Visitors love to come to Ashland, and that means many residents end up playing bed-and-breakfast owner, unpaid maid and tour guide to all the friends and relatives who descend upon their homes.
Most Ashlanders also love to travel, meaning they may find themselves in the role of guest in another person's home.
"The Art of the Visit: Being the Perfect Host, Becoming the Perfect Guest," by Kathy Bertone, is a handy guide to navigating these roles with grace.
The book is divided into two parts, with the first half offering tips on how to be a good host.
While Bertone seems to relish the role of host more than most, she still acknowledges that having house guests can feel like a home invasion.
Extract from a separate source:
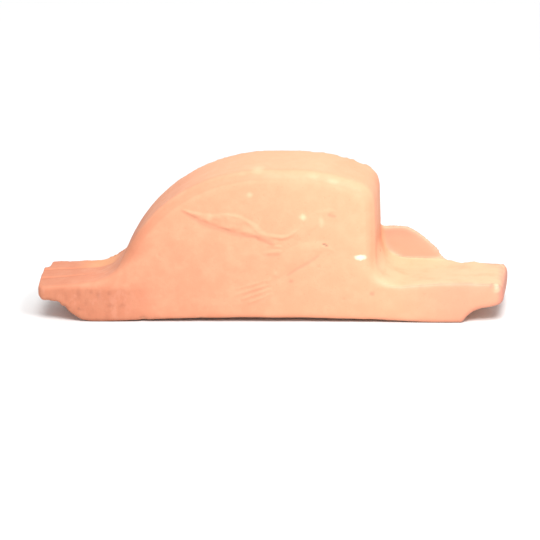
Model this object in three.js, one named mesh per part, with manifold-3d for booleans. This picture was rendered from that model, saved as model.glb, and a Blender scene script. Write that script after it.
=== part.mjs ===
// Bird stop tile: one pressed and fired terracotta piece that stands on the eave board and closes
// the open end of an S-tile roof, so that no bird gets in under the barrel.
// Millimetres, +Z up. The face looks along -Y, the roof lies behind it along +Y, +X runs along the eave.
// The origin is the middle of the footprint, on the plane that the tile stands on.
import * as THREE from "three";
import { mergeVertices } from "three/addons/utils/BufferGeometryUtils.js";
import Module from "manifold-3d";

// Overall sizes
const tileLength = 287; // end to end along the eave, at the back
const bodyDepth = 50; // from the face to the back
const crownHeight = 95; // from the eave board to the top of the barrel
const draft = 1; // the face is this much smaller than the back round the barrel
const endDraft = 2; // and this much at each end
const edgeRound = 6.5; // soft arris of the face round the barrel
const leftSeatRound = 3; // the same along the left seat
const rightSeatRound = 1.2; // and along the right one, which is trimmed crisper
const endArris = 4; // and down both ends
const baseRound = 1.8; // smaller arris along the foot
const leastRound = 0.8; // corners of the outline are never sharper than this

// Barrel, drawn at the back
const barrelRadius = 98.5; // the long left slope
const crownRadius = 107; // the flatter run to the right of the top
const crownStart = -0.5; // where the left slope reaches the top
const crownFlat = 16; // level run between the two
const shoulderRadius = 14.5; // between the crown and the upright cheek
const cheekX = 66; // the upright right side, which the next tile's edge passes
const footRadius = 21; // hollow from the left slope down to the left seat
const cheekFootRadius = 13; // hollow from the cheek down to the right seat, at the face
const cheekFootGrowth = 6; // and this much wider at the back

// Seats that the pans lie on, and the lips at both ends
const leftSeatHeight = 24.5;
const rightSeatHeight = 24;
const leftEndRound = 2; // upper corner of the left end
const rightEndRound = 5; // the right one is fuller
const lipRound = 3; // lower corner of each end
const lipHeight = 13; // underside of the lip at its end
const lipRoot = 10.5; // underside of the lip at the cove
const coveRadius = 18; // weep cove under each lip
const baseLength = 234; // foot between the two coves
const wornCorner = 9; // the left corner of the foot is rubbed round
const footPad = 20; // level stretch at each end of the foot
const baseBow = 2.8; // the foot rises this much between its pads

// Two shallow steps pressed into the left seat. They fade out towards the barrel.
const stepRise = 1; // height of a step at the end of the tile
const stepEdges = [38, 23]; // how far back each step begins, the higher one first
const stepReach = 34; // length of a step
const stripShort = 4; // the strip behind both steps stops this far short of the end

// Lug behind the right seat, under the edge of the next tile
const lugHeight = 47.5;
const lugReach = 105.5; // its right side at seat height
const lugRadius = 47;
const lugCentreHeight = 4;
const lugDepth = 11; // how far it stands out behind the body
const lugRoot = 1; // how far it reaches into the body
const lugFoot = 4; // its underside clears the eave board
const lugDraft = 4; // it narrows this much towards its back
const lugRound = 1.5;
const lugFillet = 4.5; // hollow between the seat and the lug

// Hollow in the back, which the pressing plunger leaves
const wall = 12;
const frontWall = 13;
const floorThickness = 14;
const hollowRound = 7;

// Low relief of a flying bird on the face
const birdSpan = 92; // from wing tip to beak
const birdX = 0; // middle of the bird's span
const birdHeight = 46; // its middle above the eave board
const birdRise = 2; // how far the breast stands out
const reliefCell = 1.15; // size of the relief's facets
const reliefSink = 0.35; // the lowest edge of the relief is lost in the face

const arcSteps = { long: 22, medium: 12, short: 6, corner: 4 };
const wasm = await Module();
wasm.setup();

const arc = (x, z, radius, from, to, steps, clockwise = false) =>
  new THREE.EllipseCurve(x, z, radius, radius, from, to, clockwise).getPoints(steps);

// How far a rounded arris of this radius draws the outline in, at a depth behind the face.
function arrisInset(radius, depth) {
  const left = Math.max(0, radius - depth);
  return radius - Math.sqrt(radius * radius - left * left);
}

// Centre of the arc that joins the crown to an upright side.
function shoulderCentre(side, radius, crown) {
  const x = side - radius;
  const crownX = crownStart + crownFlat;
  const reach = Math.sqrt((crown - radius) ** 2 - (x - crownX) ** 2);
  return { x, z: crownHeight - crownRadius + reach };
}

// The barrel's line from an upright side over the crown to an angle on the left slope.
function barrelLine(inset, side, radius, endAngle) {
  const crown = crownRadius - inset;
  const barrel = barrelRadius - inset;
  const crownX = crownStart + crownFlat;
  const shoulder = shoulderCentre(side, radius, crown);
  const crownZ = crownHeight - crownRadius;
  const turn = Math.atan2(shoulder.z - crownZ, shoulder.x - crownX);
  return [
    ...arc(shoulder.x, shoulder.z, radius, 0, turn, arcSteps.short),
    ...arc(crownX, crownZ, crown, turn, Math.PI / 2, arcSteps.medium).slice(1),
    ...arc(crownStart, crownHeight - barrelRadius, barrel, Math.PI / 2, endAngle, arcSteps.long),
  ];
}

// The cove under a lip, from the foot up to the lip, for the right-hand end.
function coveLine(lift) {
  const centreZ = lipRoot - coveRadius;
  const centreX = baseLength / 2 + Math.sqrt(coveRadius ** 2 - centreZ ** 2);
  const radius = coveRadius + lift;
  const start = Math.PI - Math.asin((lift - centreZ) / radius);
  return arc(centreX, centreZ, radius, start, Math.PI / 2, arcSteps.short, true);
}

// The right-hand end, from the lip's underside up to the seat. Its corners close in with the arris.
function endLine(end, seat, corner, lift, closing) {
  const low = lipHeight + lift;
  const lip = Math.max(leastRound, lipRound - closing);
  const top = Math.max(leastRound, corner - closing);
  return [
    ...arc(end - lip, low + lip, lip, -Math.PI / 2, 0, arcSteps.corner),
    ...arc(end - top, seat - top, top, 0, Math.PI / 2, arcSteps.corner),
  ];
}

const mirrored = (points) => points.map((p) => new THREE.Vector2(-p.x, p.y)).reverse();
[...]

Being prepared and making guests feel welcome and comfortable can ease the anxiety, she writes.
Her practical tips include making sure that sheets are freshly laundered, providing a variety of pillows (flat and fluffy), making some room for guests' items in closets and drawers, putting a night light in bathrooms and providing books, especially ones about local attractions.
Avoid putting loud ticking clocks in guest bedrooms, have toiletries for guests, use liquid soap in bathrooms instead of a slimy bar of used soap and, for your outdoorsy guests, have insect repellent and sunscreen available.
One often overlooked courtesy is to move your vehicle so guests can park in your driveway or in front of your house, thus avoiding long treks with heavy luggage.
While opinions differ on whether to schedule events for the visit, Bertone recommends making a flexible plan for practically everything, from outings to meals to who will handle the dishes and other household chores.
She also notes that you don't have to spend every minute with your guests. Everyone enjoys some alone time, and a break from each other will leave everyone refreshed and with more patience.
I approached the second half of Bertone's book with some trepidation.
With warm, welcoming and generous relatives living on the Oregon Coast and in Central Oregon, I confess to being a serial moocher of the free lodging they offer. Yet I always feel a bit guilty about taking advantage of their generosity.
Luckily, I found out I'm not the world's worst house guest, and that I generally follow good guest rules — although there's always room for improvement.
Always try to arrive on time, call if you will be delayed, and give your host a warning call about an hour before you arrive. A small gift will help show your appreciation, Bertone writes.
She recommends keeping all your stuff inside the guest bedroom with the door closed, rather than letting your junk clutter up the host's house. Pack appropriately, remembering that you are not moving in with all your belongings, but be sure to bring essentials and the things that will make you comfortable.
Always offer to help, even if the answer will be "no," and if you can, sneak in some secret chores, such as pulling weeds in the garden.
Pick up after yourself when you are packing to go, and leave the guest bedroom and bathroom as clean — or cleaner — as when you first arrived.
Finally, send a thank-you note after you're back home, preferably by snail mail rather than email, to let your hosts know how much you appreciated their hospitality.